(Modeling code records)
◇ ◇ ◇ ◇ ◇ ◇ ◇

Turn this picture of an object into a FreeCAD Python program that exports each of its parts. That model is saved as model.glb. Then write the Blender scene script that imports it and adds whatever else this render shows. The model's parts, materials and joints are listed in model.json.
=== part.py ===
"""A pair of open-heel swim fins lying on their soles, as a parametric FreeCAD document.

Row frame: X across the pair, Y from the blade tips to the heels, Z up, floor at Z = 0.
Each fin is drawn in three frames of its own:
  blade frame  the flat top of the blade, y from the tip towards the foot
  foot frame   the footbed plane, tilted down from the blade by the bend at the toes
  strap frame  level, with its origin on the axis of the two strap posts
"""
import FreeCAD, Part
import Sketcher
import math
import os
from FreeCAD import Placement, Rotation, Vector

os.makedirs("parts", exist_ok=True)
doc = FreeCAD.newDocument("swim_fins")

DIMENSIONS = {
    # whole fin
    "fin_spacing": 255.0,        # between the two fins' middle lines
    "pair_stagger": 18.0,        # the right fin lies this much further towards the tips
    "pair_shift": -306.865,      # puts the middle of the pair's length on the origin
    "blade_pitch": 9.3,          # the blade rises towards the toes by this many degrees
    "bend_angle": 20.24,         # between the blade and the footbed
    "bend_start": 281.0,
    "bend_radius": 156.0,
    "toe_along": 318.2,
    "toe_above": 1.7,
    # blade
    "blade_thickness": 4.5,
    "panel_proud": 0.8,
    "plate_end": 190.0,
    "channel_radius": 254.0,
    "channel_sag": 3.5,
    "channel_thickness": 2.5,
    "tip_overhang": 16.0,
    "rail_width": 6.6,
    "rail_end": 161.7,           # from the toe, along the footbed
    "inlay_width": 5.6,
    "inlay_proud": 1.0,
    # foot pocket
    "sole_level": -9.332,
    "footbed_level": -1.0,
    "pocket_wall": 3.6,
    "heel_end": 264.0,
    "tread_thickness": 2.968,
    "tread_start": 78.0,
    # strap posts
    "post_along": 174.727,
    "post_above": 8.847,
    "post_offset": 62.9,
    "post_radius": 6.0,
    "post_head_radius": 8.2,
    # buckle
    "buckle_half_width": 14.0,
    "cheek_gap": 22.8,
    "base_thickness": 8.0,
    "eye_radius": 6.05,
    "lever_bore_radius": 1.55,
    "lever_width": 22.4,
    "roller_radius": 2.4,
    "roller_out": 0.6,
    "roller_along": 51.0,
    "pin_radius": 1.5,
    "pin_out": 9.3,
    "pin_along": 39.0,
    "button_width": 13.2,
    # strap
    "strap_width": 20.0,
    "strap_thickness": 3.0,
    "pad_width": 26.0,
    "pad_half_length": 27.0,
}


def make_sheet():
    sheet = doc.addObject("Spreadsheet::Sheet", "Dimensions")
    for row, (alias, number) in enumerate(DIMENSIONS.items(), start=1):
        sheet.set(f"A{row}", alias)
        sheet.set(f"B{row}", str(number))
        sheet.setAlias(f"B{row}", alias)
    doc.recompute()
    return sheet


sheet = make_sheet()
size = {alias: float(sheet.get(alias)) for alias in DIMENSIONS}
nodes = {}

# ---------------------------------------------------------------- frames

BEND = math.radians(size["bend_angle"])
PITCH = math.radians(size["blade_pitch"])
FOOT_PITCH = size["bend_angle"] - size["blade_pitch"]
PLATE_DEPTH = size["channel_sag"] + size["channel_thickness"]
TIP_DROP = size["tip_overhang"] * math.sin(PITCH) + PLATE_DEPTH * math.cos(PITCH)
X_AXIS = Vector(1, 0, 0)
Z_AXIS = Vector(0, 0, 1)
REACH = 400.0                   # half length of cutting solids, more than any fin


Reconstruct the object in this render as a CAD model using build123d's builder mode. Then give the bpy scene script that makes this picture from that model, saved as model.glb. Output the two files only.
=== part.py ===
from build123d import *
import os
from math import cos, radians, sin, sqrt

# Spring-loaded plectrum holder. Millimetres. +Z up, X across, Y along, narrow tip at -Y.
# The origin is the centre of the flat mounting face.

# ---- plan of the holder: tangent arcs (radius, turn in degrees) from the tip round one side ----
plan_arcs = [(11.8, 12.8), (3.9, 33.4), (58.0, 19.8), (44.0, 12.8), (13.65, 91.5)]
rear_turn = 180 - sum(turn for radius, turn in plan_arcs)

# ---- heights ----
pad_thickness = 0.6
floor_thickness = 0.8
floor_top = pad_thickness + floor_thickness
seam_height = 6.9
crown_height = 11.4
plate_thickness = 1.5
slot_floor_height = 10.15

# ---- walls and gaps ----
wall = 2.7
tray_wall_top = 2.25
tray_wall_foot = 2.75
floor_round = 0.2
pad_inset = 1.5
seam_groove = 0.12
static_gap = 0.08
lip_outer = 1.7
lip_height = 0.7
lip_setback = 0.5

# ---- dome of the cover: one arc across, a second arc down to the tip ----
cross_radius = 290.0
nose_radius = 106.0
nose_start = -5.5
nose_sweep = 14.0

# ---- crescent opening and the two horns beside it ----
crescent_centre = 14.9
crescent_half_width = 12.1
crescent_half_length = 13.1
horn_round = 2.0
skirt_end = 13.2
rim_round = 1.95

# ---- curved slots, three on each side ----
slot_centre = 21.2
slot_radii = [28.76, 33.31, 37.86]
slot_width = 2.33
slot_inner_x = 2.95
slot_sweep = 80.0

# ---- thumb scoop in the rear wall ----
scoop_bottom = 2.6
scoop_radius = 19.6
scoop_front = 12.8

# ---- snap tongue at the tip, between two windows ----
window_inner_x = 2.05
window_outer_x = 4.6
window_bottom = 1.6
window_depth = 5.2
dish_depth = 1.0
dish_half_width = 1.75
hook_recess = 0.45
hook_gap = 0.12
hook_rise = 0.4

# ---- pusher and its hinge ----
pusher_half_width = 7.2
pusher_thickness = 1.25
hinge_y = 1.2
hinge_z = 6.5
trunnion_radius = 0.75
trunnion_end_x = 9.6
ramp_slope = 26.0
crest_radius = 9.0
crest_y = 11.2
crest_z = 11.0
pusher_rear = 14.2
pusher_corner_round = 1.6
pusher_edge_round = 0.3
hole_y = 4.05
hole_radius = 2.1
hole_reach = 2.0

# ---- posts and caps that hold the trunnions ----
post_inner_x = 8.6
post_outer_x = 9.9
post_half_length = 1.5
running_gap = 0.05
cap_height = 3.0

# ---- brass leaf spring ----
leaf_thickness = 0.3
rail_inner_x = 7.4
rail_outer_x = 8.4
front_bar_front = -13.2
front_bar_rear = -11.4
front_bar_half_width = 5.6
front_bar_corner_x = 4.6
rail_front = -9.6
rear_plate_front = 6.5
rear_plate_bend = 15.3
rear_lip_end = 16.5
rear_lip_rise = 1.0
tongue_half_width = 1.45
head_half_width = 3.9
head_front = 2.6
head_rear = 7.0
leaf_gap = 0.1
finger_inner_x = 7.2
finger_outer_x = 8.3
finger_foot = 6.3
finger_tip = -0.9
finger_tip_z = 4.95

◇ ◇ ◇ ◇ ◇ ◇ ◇

> _Exercise description_
Extract the complete data, matching each line exactly.

> _Solution_
Turn this picture of an object into a FreeCAD Python program that exports each of its parts. That model is saved as model.glb. Then write the Blender scene script that imports it and adds whatever else this render shows. The model's parts, materials and joints are listed in model.json.
=== part.py ===
"""A pair of open-heel swim fins lying on their soles, as a parametric FreeCAD document.

Row frame: X across the pair, Y from the blade tips to the heels, Z up, floor at Z = 0.
Each fin is drawn in three frames of its own:
  blade frame  the flat top of the blade, y from the tip towards the foot
  foot frame   the footbed plane, tilted down from the blade by the bend at the toes
  strap frame  level, with its origin on the axis of the two strap posts
"""
import FreeCAD, Part
import Sketcher
import math
import os
from FreeCAD import Placement, Rotation, Vector

os.makedirs("parts", exist_ok=True)
doc = FreeCAD.newDocument("swim_fins")

DIMENSIONS = {
    # whole fin
    "fin_spacing": 255.0,        # between the two fins' middle lines
    "pair_stagger": 18.0,        # the right fin lies this much further towards the tips
    "pair_shift": -306.865,      # puts the middle of the pair's length on the origin
    "blade_pitch": 9.3,          # the blade rises towards the toes by this many degrees
    "bend_angle": 20.24,         # between the blade and the footbed
    "bend_start": 281.0,
    "bend_radius": 156.0,
    "toe_along": 318.2,
    "toe_above": 1.7,
    # blade
    "blade_thickness": 4.5,
    "panel_proud": 0.8,
    "plate_end": 190.0,
    "channel_radius": 254.0,
    "channel_sag": 3.5,
    "channel_thickness": 2.5,
    "tip_overhang": 16.0,
    "rail_width": 6.6,
    "rail_end": 161.7,           # from the toe, along the footbed
    "inlay_width": 5.6,
    "inlay_proud": 1.0,
    # foot pocket
    "sole_level": -9.332,
    "footbed_level": -1.0,
    "pocket_wall": 3.6,
    "heel_end": 264.0,
    "tread_thickness": 2.968,
    "tread_start": 78.0,
    # strap posts
    "post_along": 174.727,
    "post_above": 8.847,
    "post_offset": 62.9,
    "post_radius": 6.0,
    "post_head_radius": 8.2,
    # buckle
    "buckle_half_width": 14.0,
    "cheek_gap": 22.8,
    "base_thickness": 8.0,
    "eye_radius": 6.05,
    "lever_bore_radius": 1.55,
    "lever_width": 22.4,
    "roller_radius": 2.4,
    "roller_out": 0.6,
    "roller_along": 51.0,
    "pin_radius": 1.5,
    "pin_out": 9.3,
    "pin_along": 39.0,
    "button_width": 13.2,
    # strap
    "strap_width": 20.0,
    "strap_thickness": 3.0,
    "pad_width": 26.0,
    "pad_half_length": 27.0,
}


def make_sheet():
    sheet = doc.addObject("Spreadsheet::Sheet", "Dimensions")
    for row, (alias, number) in enumerate(DIMENSIONS.items(), start=1):
        sheet.set(f"A{row}", alias)
        sheet.set(f"B{row}", str(number))
        sheet.setAlias(f"B{row}", alias)
    doc.recompute()
    return sheet


sheet = make_sheet()
size = {alias: float(sheet.get(alias)) for alias in DIMENSIONS}
nodes = {}

# ---------------------------------------------------------------- frames

BEND = math.radians(size["bend_angle"])
PITCH = math.radians(size["blade_pitch"])
FOOT_PITCH = size["bend_angle"] - size["blade_pitch"]
PLATE_DEPTH = size["channel_sag"] + size["channel_thickness"]
TIP_DROP = size["tip_overhang"] * math.sin(PITCH) + PLATE_DEPTH * math.cos(PITCH)
X_AXIS = Vector(1, 0, 0)
Z_AXIS = Vector(0, 0, 1)
REACH = 400.0                   # half length of cutting solids, more than any fin


Reconstruct the object in this render as a CAD model using build123d's builder mode. Then give the bpy scene script that makes this picture from that model, saved as model.glb. Output the two files only.
=== part.py ===
from build123d import *
import os
from math import cos, radians, sin, sqrt

# Spring-loaded plectrum holder. Millimetres. +Z up, X across, Y along, narrow tip at -Y.
# The origin is the centre of the flat mounting face.

# ---- plan of the holder: tangent arcs (radius, turn in degrees) from the tip round one side ----
plan_arcs = [(11.8, 12.8), (3.9, 33.4), (58.0, 19.8), (44.0, 12.8), (13.65, 91.5)]
rear_turn = 180 - sum(turn for radius, turn in plan_arcs)

# ---- heights ----
pad_thickness = 0.6
floor_thickness = 0.8
floor_top = pad_thickness + floor_thickness
seam_height = 6.9
crown_height = 11.4
plate_thickness = 1.5
slot_floor_height = 10.15

# ---- walls and gaps ----
wall = 2.7
tray_wall_top = 2.25
tray_wall_foot = 2.75
floor_round = 0.2
pad_inset = 1.5
seam_groove = 0.12
static_gap = 0.08
lip_outer = 1.7
lip_height = 0.7
lip_setback = 0.5

# ---- dome of the cover: one arc across, a second arc down to the tip ----
cross_radius = 290.0
nose_radius = 106.0
nose_start = -5.5
nose_sweep = 14.0

# ---- crescent opening and the two horns beside it ----
crescent_centre = 14.9
crescent_half_width = 12.1
crescent_half_length = 13.1
horn_round = 2.0
skirt_end = 13.2
rim_round = 1.95

# ---- curved slots, three on each side ----
slot_centre = 21.2
slot_radii = [28.76, 33.31, 37.86]
slot_width = 2.33
slot_inner_x = 2.95
slot_sweep = 80.0

# ---- thumb scoop in the rear wall ----
scoop_bottom = 2.6
scoop_radius = 19.6
scoop_front = 12.8

# ---- snap tongue at the tip, between two windows ----
window_inner_x = 2.05
window_outer_x = 4.6
window_bottom = 1.6
window_depth = 5.2
dish_depth = 1.0
dish_half_width = 1.75
hook_recess = 0.45
hook_gap = 0.12
hook_rise = 0.4

# ---- pusher and its hinge ----
pusher_half_width = 7.2
pusher_thickness = 1.25
hinge_y = 1.2
hinge_z = 6.5
trunnion_radius = 0.75
trunnion_end_x = 9.6
ramp_slope = 26.0
crest_radius = 9.0
crest_y = 11.2
crest_z = 11.0
pusher_rear = 14.2
pusher_corner_round = 1.6
pusher_edge_round = 0.3
hole_y = 4.05
hole_radius = 2.1
hole_reach = 2.0

# ---- posts and caps that hold the trunnions ----
post_inner_x = 8.6
post_outer_x = 9.9
post_half_length = 1.5
running_gap = 0.05
cap_height = 3.0

# ---- brass leaf spring ----
leaf_thickness = 0.3
rail_inner_x = 7.4
rail_outer_x = 8.4
front_bar_front = -13.2
front_bar_rear = -11.4
front_bar_half_width = 5.6
front_bar_corner_x = 4.6
rail_front = -9.6
rear_plate_front = 6.5
rear_plate_bend = 15.3
rear_lip_end = 16.5
rear_lip_rise = 1.0
tongue_half_width = 1.45
head_half_width = 3.9
head_front = 2.6
head_rear = 7.0
leaf_gap = 0.1
finger_inner_x = 7.2
finger_outer_x = 8.3
finger_foot = 6.3
finger_tip = -0.9
finger_tip_z = 4.95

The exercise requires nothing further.